Longtime resident and artist Cleo Davis hopes to not just put a face on one of those stories, but create a space where others can do the same with a new project called the “ARTchives.” In partnership with the City of Portland Archives and Portland State University, he is looking to convert a family property that was once wrongfully targeted by the City of Portland for condemnation into an archive for the Black diaspora in Portland.
“It will be an extraction and extension of the narrative story and artwork of the oppressed, exploited, and innovative history of Blacks in Portland,” says Davis.
The idea for the ARTchives originated from Davis’s research into Portland’s forfeiture laws, which he is doing as part of an artist residency with the Portland Archives. Beyond simply telling stories and creating beautiful visuals, he emphasizes that the goal of his art is to create real impact and change. In many ways, the ARTchives is just the latest evolution of his years of public art projects, which includes the recent, highly acclaimed Historic Black Williams Project, a collaboration with wife Kayin Talton-Davis, that details the history of Williams Avenue.
Creating the ARTchives at his grandmother’s property on NE Sacramento St. that was purchased in the 1980s during the height of the city’s use of property forfeiture is personal for Davis. She had purchased the property as a source of income: there was a seven-unit apartment building undergoing renovation in the front of the lot and a small house in the back which was rented out as well.

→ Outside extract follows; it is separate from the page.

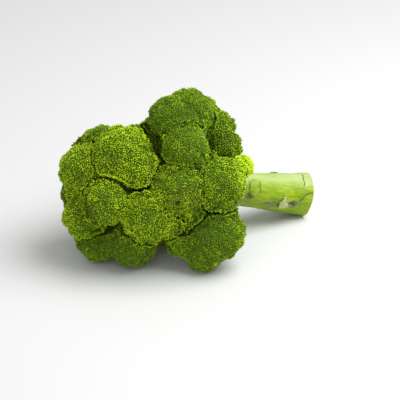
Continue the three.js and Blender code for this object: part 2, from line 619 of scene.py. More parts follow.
def enrol(piece: Object, slot: Slot, *nodes: str) -> Object:
    """Attaches a piece to its body, hides the CAD nodes that it stands for and logs its face
    count.

    Args:
        piece: The finished piece.
        slot: Its material slot in the record; not used.
        nodes: The CAD nodes that it replaces.

    Returns:
        The same piece.
    """
    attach(piece, BODY)
    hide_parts(*nodes)
    log.info("%s: %d faces", piece.name, len(piece.data.polygons))
    return piece


def tree_of(points: np.ndarray) -> KDTree:
    """Makes a search tree over points.

    Args:
        points: The points, one a row.

    Returns:
        The tree, whose indices are the rows.
    """
    tree = KDTree(len(points))
    for index, point in enumerate(points):
        tree.insert(point, index)
    tree.balance()
    return tree


def spaced(points: np.ndarray, gap: float) -> list[int]:
    """Picks points that keep a distance from each other, in their own order.

    Args:
        points: Candidate points, one a row.
        gap: The least distance between two picked points.

    Returns:
        The picked rows.
    """
    tree = tree_of(points)
    free = np.ones(len(points), bool)
    picked = []
    for index, point in enumerate(points):
        if free[index]:
            picked.append(index)
            for _, other, _ in tree.find_range(point, gap):
                free[other] = False
    return picked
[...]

Davis believes that his grandmother’s property was targeted because her purchase of the property in 1982 reset the date for which the City could demolish and ultimately take control of the land. Though the family worked to finish the renovations started by the previous owners, the city required a $50,000 bond to continue work, which the family could not meet. The renovation work turned to salvage, and when the demolition permit ran out, the city showed up with bulldozers, a bill, and a lien against the property. An appeal led only to keeping the small rental house in the back, which the city tried to condemn based on charges that drugs were allegedly being sold there. While these charges were ultimately dismissed, the situation still matched a larger narrative during the ‘80s and ‘90s where Black residents of NE Portland were harassed by representatives of the City and other white-owned interests to sell their homes. This included charges of not just drug and gang activity, but also the targeting of Black-owned homes for supposedly having “blight.” According to a 1962 official document from the Portland Bureau of Buildings, blight could include roof leaks, loose steps, doors that “stick,” uncovered trash, and even vaguely worded charges such as “needs paint” and “needs clean up.”
Through a public art display, Davis hopes to illustrate the process in which predominantly Black-owned homes were targeted using the levers of local government and seemingly colorblind campaigns against “blight.” By converting the space into an archive that doesn’t just capture the history of Blacks who lived in the area, but of all the Black people who have also stopped through and/or made contributions to the community, Davis hopes to encourage others to do their own research.
“It would be that social presence with archivable material, as well as a place to do research and art from that material,” says Davis. “We want to have this as an extension of all the other archivable resources already located in Oregon, not just Portland.”